DO THIS: Repeat each line word for word.

DATA LINES:
※

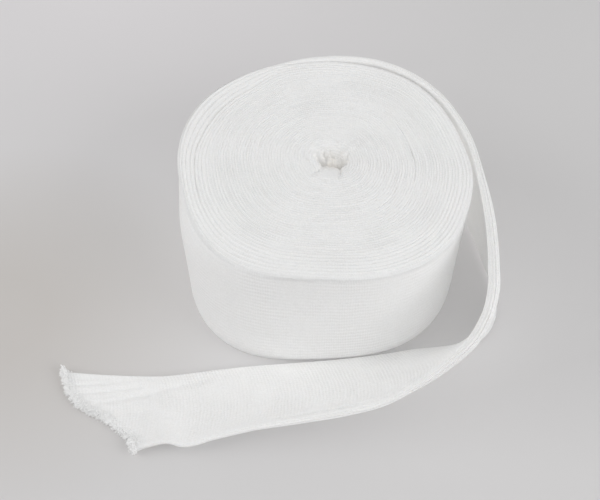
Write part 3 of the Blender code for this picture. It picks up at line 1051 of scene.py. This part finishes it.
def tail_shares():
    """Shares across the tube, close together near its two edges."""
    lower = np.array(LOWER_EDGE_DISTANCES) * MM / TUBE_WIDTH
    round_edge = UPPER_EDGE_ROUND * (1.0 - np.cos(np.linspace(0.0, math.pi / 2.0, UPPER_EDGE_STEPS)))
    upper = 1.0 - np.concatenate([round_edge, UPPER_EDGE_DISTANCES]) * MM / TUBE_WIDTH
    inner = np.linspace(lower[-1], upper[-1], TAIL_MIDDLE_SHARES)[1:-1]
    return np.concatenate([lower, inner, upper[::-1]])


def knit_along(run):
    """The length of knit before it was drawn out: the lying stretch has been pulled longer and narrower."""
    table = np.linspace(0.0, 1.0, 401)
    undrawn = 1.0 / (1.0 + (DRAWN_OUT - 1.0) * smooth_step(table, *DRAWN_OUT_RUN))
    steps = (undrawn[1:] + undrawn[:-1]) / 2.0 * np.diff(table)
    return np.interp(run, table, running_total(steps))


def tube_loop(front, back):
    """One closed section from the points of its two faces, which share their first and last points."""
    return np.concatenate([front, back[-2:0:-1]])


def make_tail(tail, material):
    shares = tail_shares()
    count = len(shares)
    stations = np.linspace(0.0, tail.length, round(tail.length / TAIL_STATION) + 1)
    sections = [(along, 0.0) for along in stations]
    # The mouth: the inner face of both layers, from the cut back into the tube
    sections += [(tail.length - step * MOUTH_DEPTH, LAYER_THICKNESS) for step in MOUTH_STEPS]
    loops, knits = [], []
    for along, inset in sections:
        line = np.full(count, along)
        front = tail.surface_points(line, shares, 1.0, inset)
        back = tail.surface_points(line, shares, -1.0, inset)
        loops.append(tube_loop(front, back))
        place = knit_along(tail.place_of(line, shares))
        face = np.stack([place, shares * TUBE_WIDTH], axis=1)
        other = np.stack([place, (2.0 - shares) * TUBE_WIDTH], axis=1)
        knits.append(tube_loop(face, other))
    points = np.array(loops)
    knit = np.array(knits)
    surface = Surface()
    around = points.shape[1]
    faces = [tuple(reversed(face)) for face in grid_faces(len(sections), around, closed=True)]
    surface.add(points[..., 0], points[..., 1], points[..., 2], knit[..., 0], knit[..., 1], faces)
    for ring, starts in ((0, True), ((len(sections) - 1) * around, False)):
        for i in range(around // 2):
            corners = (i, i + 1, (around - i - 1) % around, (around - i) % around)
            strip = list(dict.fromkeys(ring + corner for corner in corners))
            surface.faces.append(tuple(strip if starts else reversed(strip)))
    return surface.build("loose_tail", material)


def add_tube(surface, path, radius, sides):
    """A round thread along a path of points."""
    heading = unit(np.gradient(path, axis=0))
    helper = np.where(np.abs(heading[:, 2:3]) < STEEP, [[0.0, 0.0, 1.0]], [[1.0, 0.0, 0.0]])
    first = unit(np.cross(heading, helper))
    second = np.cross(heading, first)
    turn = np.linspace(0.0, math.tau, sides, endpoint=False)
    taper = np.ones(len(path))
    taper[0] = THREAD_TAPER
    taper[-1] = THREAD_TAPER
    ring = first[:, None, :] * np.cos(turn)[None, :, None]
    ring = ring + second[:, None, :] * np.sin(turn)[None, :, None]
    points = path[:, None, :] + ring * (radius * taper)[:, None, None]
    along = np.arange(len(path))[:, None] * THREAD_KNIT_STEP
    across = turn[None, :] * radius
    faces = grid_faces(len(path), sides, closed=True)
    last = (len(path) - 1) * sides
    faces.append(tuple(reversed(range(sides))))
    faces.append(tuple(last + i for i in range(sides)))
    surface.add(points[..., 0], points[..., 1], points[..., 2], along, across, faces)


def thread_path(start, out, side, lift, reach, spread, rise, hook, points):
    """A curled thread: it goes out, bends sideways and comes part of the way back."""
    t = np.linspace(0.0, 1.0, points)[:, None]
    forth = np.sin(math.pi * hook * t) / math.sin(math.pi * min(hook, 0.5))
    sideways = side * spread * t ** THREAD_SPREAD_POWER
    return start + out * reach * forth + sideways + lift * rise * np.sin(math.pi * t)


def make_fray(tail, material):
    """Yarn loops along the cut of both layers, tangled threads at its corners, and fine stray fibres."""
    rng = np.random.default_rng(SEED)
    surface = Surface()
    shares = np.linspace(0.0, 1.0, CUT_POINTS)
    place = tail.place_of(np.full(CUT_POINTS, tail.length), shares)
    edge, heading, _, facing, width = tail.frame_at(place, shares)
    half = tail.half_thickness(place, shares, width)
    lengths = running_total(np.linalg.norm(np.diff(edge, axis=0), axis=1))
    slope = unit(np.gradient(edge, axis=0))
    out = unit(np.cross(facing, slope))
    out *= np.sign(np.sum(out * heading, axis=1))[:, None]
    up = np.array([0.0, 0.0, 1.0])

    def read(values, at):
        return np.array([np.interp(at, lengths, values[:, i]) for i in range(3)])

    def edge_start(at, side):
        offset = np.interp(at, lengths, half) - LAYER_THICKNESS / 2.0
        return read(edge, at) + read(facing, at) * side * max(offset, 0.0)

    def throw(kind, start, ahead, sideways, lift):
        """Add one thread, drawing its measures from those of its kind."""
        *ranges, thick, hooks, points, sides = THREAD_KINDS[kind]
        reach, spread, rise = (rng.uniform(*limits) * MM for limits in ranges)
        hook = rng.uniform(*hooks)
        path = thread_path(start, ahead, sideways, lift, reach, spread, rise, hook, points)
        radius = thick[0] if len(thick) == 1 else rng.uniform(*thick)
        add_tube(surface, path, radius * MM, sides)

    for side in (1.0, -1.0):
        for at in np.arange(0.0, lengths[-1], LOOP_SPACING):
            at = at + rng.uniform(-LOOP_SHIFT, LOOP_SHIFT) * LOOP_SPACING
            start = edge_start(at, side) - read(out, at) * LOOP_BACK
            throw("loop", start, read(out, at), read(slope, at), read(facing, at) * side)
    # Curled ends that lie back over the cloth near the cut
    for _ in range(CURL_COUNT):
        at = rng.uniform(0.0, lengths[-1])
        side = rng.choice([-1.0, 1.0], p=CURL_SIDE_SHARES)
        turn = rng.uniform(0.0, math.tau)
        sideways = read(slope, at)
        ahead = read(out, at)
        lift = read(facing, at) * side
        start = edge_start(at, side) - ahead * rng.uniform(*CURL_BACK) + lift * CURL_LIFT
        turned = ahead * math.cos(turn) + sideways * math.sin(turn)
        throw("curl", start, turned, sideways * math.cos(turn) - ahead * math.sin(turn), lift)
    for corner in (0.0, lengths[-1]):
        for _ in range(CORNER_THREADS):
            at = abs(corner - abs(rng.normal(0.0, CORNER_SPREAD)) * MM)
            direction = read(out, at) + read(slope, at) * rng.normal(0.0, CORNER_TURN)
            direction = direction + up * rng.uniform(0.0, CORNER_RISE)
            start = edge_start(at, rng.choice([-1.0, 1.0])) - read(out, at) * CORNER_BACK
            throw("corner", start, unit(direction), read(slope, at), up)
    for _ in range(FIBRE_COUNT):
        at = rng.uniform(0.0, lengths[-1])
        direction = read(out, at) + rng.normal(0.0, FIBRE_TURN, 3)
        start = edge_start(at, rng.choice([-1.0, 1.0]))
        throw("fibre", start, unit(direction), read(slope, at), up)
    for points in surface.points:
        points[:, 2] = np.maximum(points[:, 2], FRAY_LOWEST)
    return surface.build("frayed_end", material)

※

THE SOLUTION:
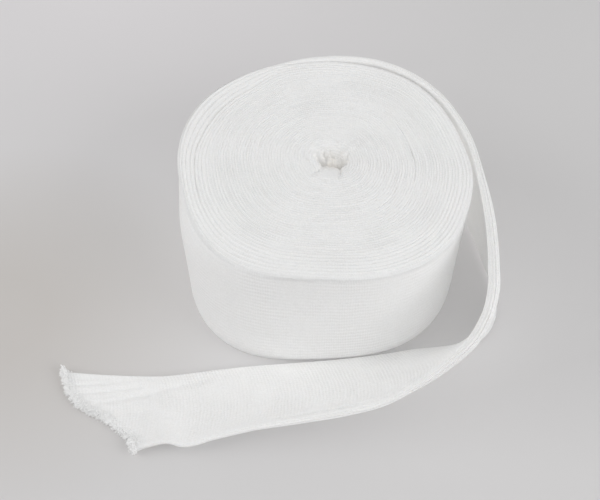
Write part 3 of the Blender code for this picture. It picks up at line 1051 of scene.py. This part finishes it.
def tail_shares():
    """Shares across the tube, close together near its two edges."""
    lower = np.array(LOWER_EDGE_DISTANCES) * MM / TUBE_WIDTH
    round_edge = UPPER_EDGE_ROUND * (1.0 - np.cos(np.linspace(0.0, math.pi / 2.0, UPPER_EDGE_STEPS)))
    upper = 1.0 - np.concatenate([round_edge, UPPER_EDGE_DISTANCES]) * MM / TUBE_WIDTH
    inner = np.linspace(lower[-1], upper[-1], TAIL_MIDDLE_SHARES)[1:-1]
    return np.concatenate([lower, inner, upper[::-1]])


def knit_along(run):
    """The length of knit before it was drawn out: the lying stretch has been pulled longer and narrower."""
    table = np.linspace(0.0, 1.0, 401)
    undrawn = 1.0 / (1.0 + (DRAWN_OUT - 1.0) * smooth_step(table, *DRAWN_OUT_RUN))
    steps = (undrawn[1:] + undrawn[:-1]) / 2.0 * np.diff(table)
    return np.interp(run, table, running_total(steps))


def tube_loop(front, back):
    """One closed section from the points of its two faces, which share their first and last points."""
    return np.concatenate([front, back[-2:0:-1]])


def make_tail(tail, material):
    shares = tail_shares()
    count = len(shares)
    stations = np.linspace(0.0, tail.length, round(tail.length / TAIL_STATION) + 1)
    sections = [(along, 0.0) for along in stations]
    # The mouth: the inner face of both layers, from the cut back into the tube
    sections += [(tail.length - step * MOUTH_DEPTH, LAYER_THICKNESS) for step in MOUTH_STEPS]
    loops, knits = [], []
    for along, inset in sections:
        line = np.full(count, along)
        front = tail.surface_points(line, shares, 1.0, inset)
        back = tail.surface_points(line, shares, -1.0, inset)
        loops.append(tube_loop(front, back))
        place = knit_along(tail.place_of(line, shares))
        face = np.stack([place, shares * TUBE_WIDTH], axis=1)
        other = np.stack([place, (2.0 - shares) * TUBE_WIDTH], axis=1)
        knits.append(tube_loop(face, other))
    points = np.array(loops)
    knit = np.array(knits)
    surface = Surface()
    around = points.shape[1]
    faces = [tuple(reversed(face)) for face in grid_faces(len(sections), around, closed=True)]
    surface.add(points[..., 0], points[..., 1], points[..., 2], knit[..., 0], knit[..., 1], faces)
    for ring, starts in ((0, True), ((len(sections) - 1) * around, False)):
        for i in range(around // 2):
            corners = (i, i + 1, (around - i - 1) % around, (around - i) % around)
            strip = list(dict.fromkeys(ring + corner for corner in corners))
            surface.faces.append(tuple(strip if starts else reversed(strip)))
    return surface.build("loose_tail", material)


def add_tube(surface, path, radius, sides):
    """A round thread along a path of points."""
    heading = unit(np.gradient(path, axis=0))
    helper = np.where(np.abs(heading[:, 2:3]) < STEEP, [[0.0, 0.0, 1.0]], [[1.0, 0.0, 0.0]])
    first = unit(np.cross(heading, helper))
    second = np.cross(heading, first)
    turn = np.linspace(0.0, math.tau, sides, endpoint=False)
    taper = np.ones(len(path))
    taper[0] = THREAD_TAPER
    taper[-1] = THREAD_TAPER
    ring = first[:, None, :] * np.cos(turn)[None, :, None]
    ring = ring + second[:, None, :] * np.sin(turn)[None, :, None]
    points = path[:, None, :] + ring * (radius * taper)[:, None, None]
    along = np.arange(len(path))[:, None] * THREAD_KNIT_STEP
    across = turn[None, :] * radius
    faces = grid_faces(len(path), sides, closed=True)
    last = (len(path) - 1) * sides
    faces.append(tuple(reversed(range(sides))))
    faces.append(tuple(last + i for i in range(sides)))
    surface.add(points[..., 0], points[..., 1], points[..., 2], along, across, faces)


def thread_path(start, out, side, lift, reach, spread, rise, hook, points):
    """A curled thread: it goes out, bends sideways and comes part of the way back."""
    t = np.linspace(0.0, 1.0, points)[:, None]
    forth = np.sin(math.pi * hook * t) / math.sin(math.pi * min(hook, 0.5))
    sideways = side * spread * t ** THREAD_SPREAD_POWER
    return start + out * reach * forth + sideways + lift * rise * np.sin(math.pi * t)


def make_fray(tail, material):
    """Yarn loops along the cut of both layers, tangled threads at its corners, and fine stray fibres."""
    rng = np.random.default_rng(SEED)
    surface = Surface()
    shares = np.linspace(0.0, 1.0, CUT_POINTS)
    place = tail.place_of(np.full(CUT_POINTS, tail.length), shares)
    edge, heading, _, facing, width = tail.frame_at(place, shares)
    half = tail.half_thickness(place, shares, width)
    lengths = running_total(np.linalg.norm(np.diff(edge, axis=0), axis=1))
    slope = unit(np.gradient(edge, axis=0))
    out = unit(np.cross(facing, slope))
    out *= np.sign(np.sum(out * heading, axis=1))[:, None]
    up = np.array([0.0, 0.0, 1.0])

    def read(values, at):
        return np.array([np.interp(at, lengths, values[:, i]) for i in range(3)])

    def edge_start(at, side):
        offset = np.interp(at, lengths, half) - LAYER_THICKNESS / 2.0
        return read(edge, at) + read(facing, at) * side * max(offset, 0.0)

    def throw(kind, start, ahead, sideways, lift):
        """Add one thread, drawing its measures from those of its kind."""
        *ranges, thick, hooks, points, sides = THREAD_KINDS[kind]
        reach, spread, rise = (rng.uniform(*limits) * MM for limits in ranges)
        hook = rng.uniform(*hooks)
        path = thread_path(start, ahead, sideways, lift, reach, spread, rise, hook, points)
        radius = thick[0] if len(thick) == 1 else rng.uniform(*thick)
        add_tube(surface, path, radius * MM, sides)

    for side in (1.0, -1.0):
        for at in np.arange(0.0, lengths[-1], LOOP_SPACING):
            at = at + rng.uniform(-LOOP_SHIFT, LOOP_SHIFT) * LOOP_SPACING
            start = edge_start(at, side) - read(out, at) * LOOP_BACK
            throw("loop", start, read(out, at), read(slope, at), read(facing, at) * side)
    # Curled ends that lie back over the cloth near the cut
    for _ in range(CURL_COUNT):
        at = rng.uniform(0.0, lengths[-1])
        side = rng.choice([-1.0, 1.0], p=CURL_SIDE_SHARES)
        turn = rng.uniform(0.0, math.tau)
        sideways = read(slope, at)
        ahead = read(out, at)
        lift = read(facing, at) * side
        start = edge_start(at, side) - ahead * rng.uniform(*CURL_BACK) + lift * CURL_LIFT
        turned = ahead * math.cos(turn) + sideways * math.sin(turn)
        throw("curl", start, turned, sideways * math.cos(turn) - ahead * math.sin(turn), lift)
    for corner in (0.0, lengths[-1]):
        for _ in range(CORNER_THREADS):
            at = abs(corner - abs(rng.normal(0.0, CORNER_SPREAD)) * MM)
            direction = read(out, at) + read(slope, at) * rng.normal(0.0, CORNER_TURN)
            direction = direction + up * rng.uniform(0.0, CORNER_RISE)
            start = edge_start(at, rng.choice([-1.0, 1.0])) - read(out, at) * CORNER_BACK
            throw("corner", start, unit(direction), read(slope, at), up)
    for _ in range(FIBRE_COUNT):
        at = rng.uniform(0.0, lengths[-1])
        direction = read(out, at) + rng.normal(0.0, FIBRE_TURN, 3)
        start = edge_start(at, rng.choice([-1.0, 1.0]))
        throw("fibre", start, unit(direction), read(slope, at), up)
    for points in surface.points:
        points[:, 2] = np.maximum(points[:, 2], FRAY_LOWEST)
    return surface.build("frayed_end", material)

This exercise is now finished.